Ash Carter and a U.S. Economic Strategy for Asia

By Ernest Bower

Source: Lublud's flickr photostream, used under a creative commons license.

Source: Lublud’s flickr photostream, used under a creative commons license.

Secretary of Defense Ashton Carter is wheels up for Singapore early next week. He is going to participate in the annual Shangri-la Dialogue, a venue for Asia’s top security officials and those concerned with defense to gather and discuss the most important issues of the day.

Before leaving for his first visit to Northeast Asia last month, Carter made an important speech at Arizona State University, where he talked about understanding the vital link between security in Asia and economics. In that context, he uttered the prophetic line “Passing TPP [the 12-nation Trans-Pacific Partnership trade agreement currently being negotiated] is as important to me as another aircraft carrier.”

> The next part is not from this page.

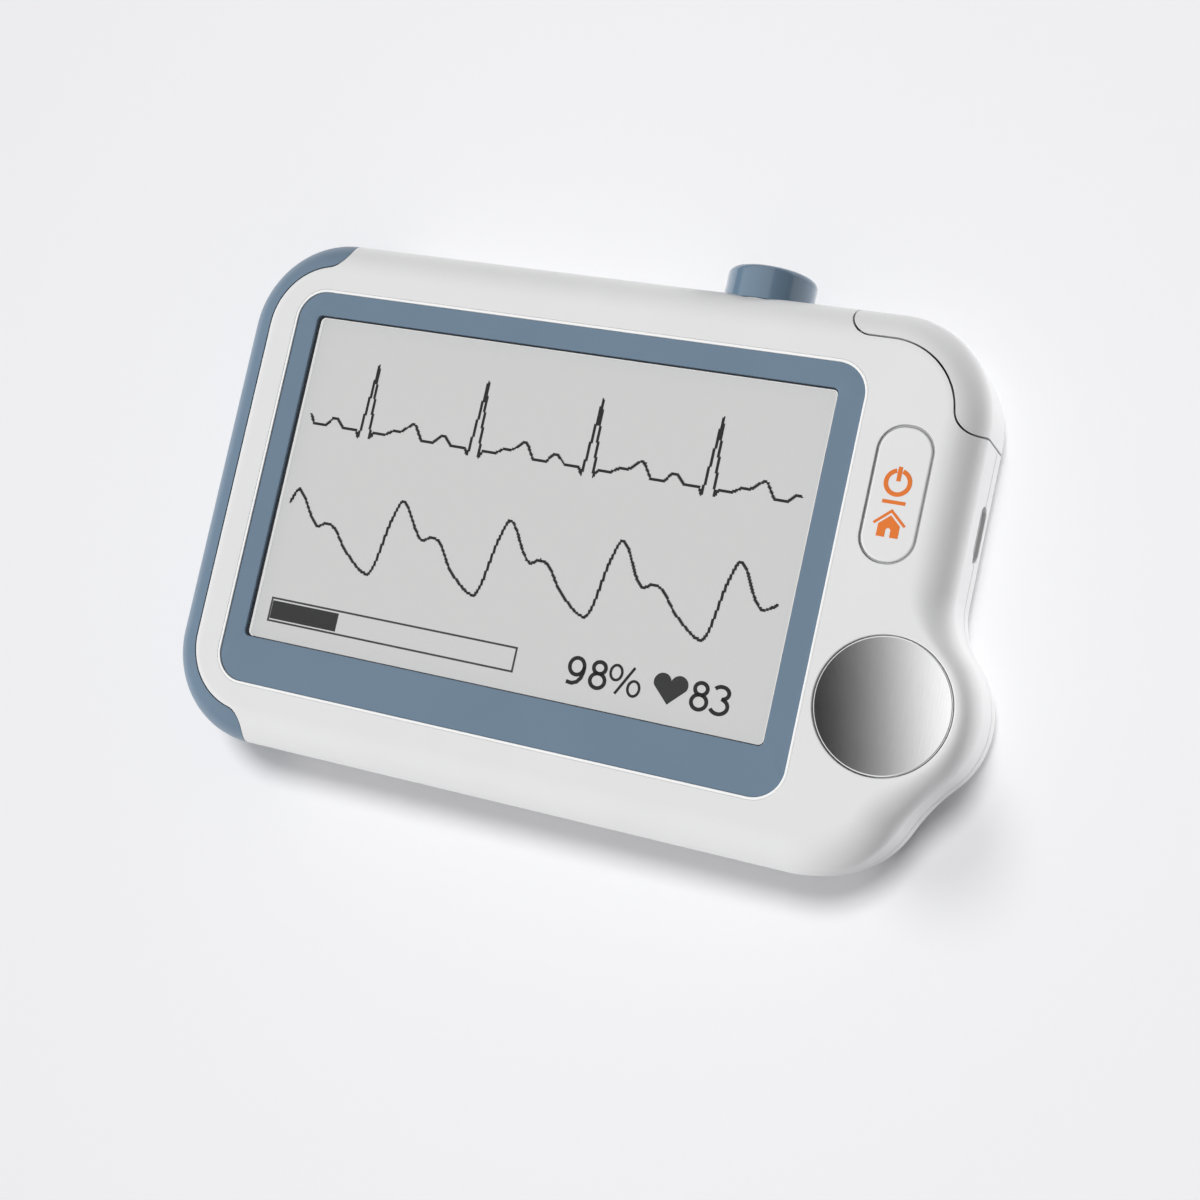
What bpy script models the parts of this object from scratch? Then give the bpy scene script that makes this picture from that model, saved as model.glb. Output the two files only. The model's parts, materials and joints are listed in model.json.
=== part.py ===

Carter is right. As he dons the cap of Asia leader in President Barack Obama’s national security team for the remaining 18 months of the president’s second term, Carter will also need to be persuasive. He actually understated what the United States needs to do to get its economic plans to the right level to support U.S. geopolitical goals across the Indo-Pacific.

The United States needs to articulate and implement a broader economic strategy for Asia, one that encompasses trade, finance, investment, and development. It also needs to include a vision for integrating the region’s economies on a rules-based foundation, a point that would be consistent with the popular position on advancing regional security. A modern U.S. economic strategy for Asia must also encompass plans for all the members of the East Asia Summit (EAS), including the big economies of China and India.

In this context, understanding the Regional Comprehensive Economic Partnership (RCEP) is vital. RCEP’s current economic ambitions are not impressive, but it is most important in its geographical coverage and geopolitical impact. It contains all of ASEAN—the vital core, or meeting point, of Asian economic integration—as well as China and India. It could also develop into the economic architecture of the EAS. The negotiations already include all of EAS members except Russia and the United States.

One could imagine Russia moving quickly to join RCEP once the negotiations among the current 16 members are completed. Unlike Washington, Moscow does not have strict rules about the level of the economic agreements it enters. That would isolate the United States as the only EAS member without participation in ASEAN-based regional economic architecture.

In Asia, security and economics are very closely linked. Yet the United States is playing all in for security, even leading that discussion, but at the same time adopting an anachronistic stance on economics. The United States’ economic engagement in the region is based on an outdated view that the U.S. economy will be the world’s most significant for decades to come. That is not the case any longer, and a new U.S. economic strategy for Asia is required; one that is more practical and clearly reflects the linkage between economic integration and advancing regional security.

RCEP is not very interesting yet in terms of its practical economic ambitions. TPP is likely to be a much higher standard agreement. What the United States should do is participate in both so that it can help RCEP members that are willing and able graduate into the group of nations prepared for more robust economic integration like that offered by TPP. Those nations will have done the math and come to understand that significant and meaningful economic reform and integration will drive investment, development, infrastructure building, jobs, wealth creation, and at its very core, a deeper and enduring security for Asia.

Ash Carter will need to convince the White House to drive hard to complete and pass TPP, a vital first step and core tactic within a modern economic strategy for Asia. But his argument will also need to point out that not participating in RCEP leaves the United States economically isolated in Asia’s integration process. Geopolitically, Washington is clear that the United States believes ASEAN is the “fulcrum” of fast developing Asian economic and security architecture for the twenty-first century. The United States has joined the EAS, yet without full economic engagement, it only has its toe in the water of the most vital thrust for securing Asia for the next 50 years: economic integration.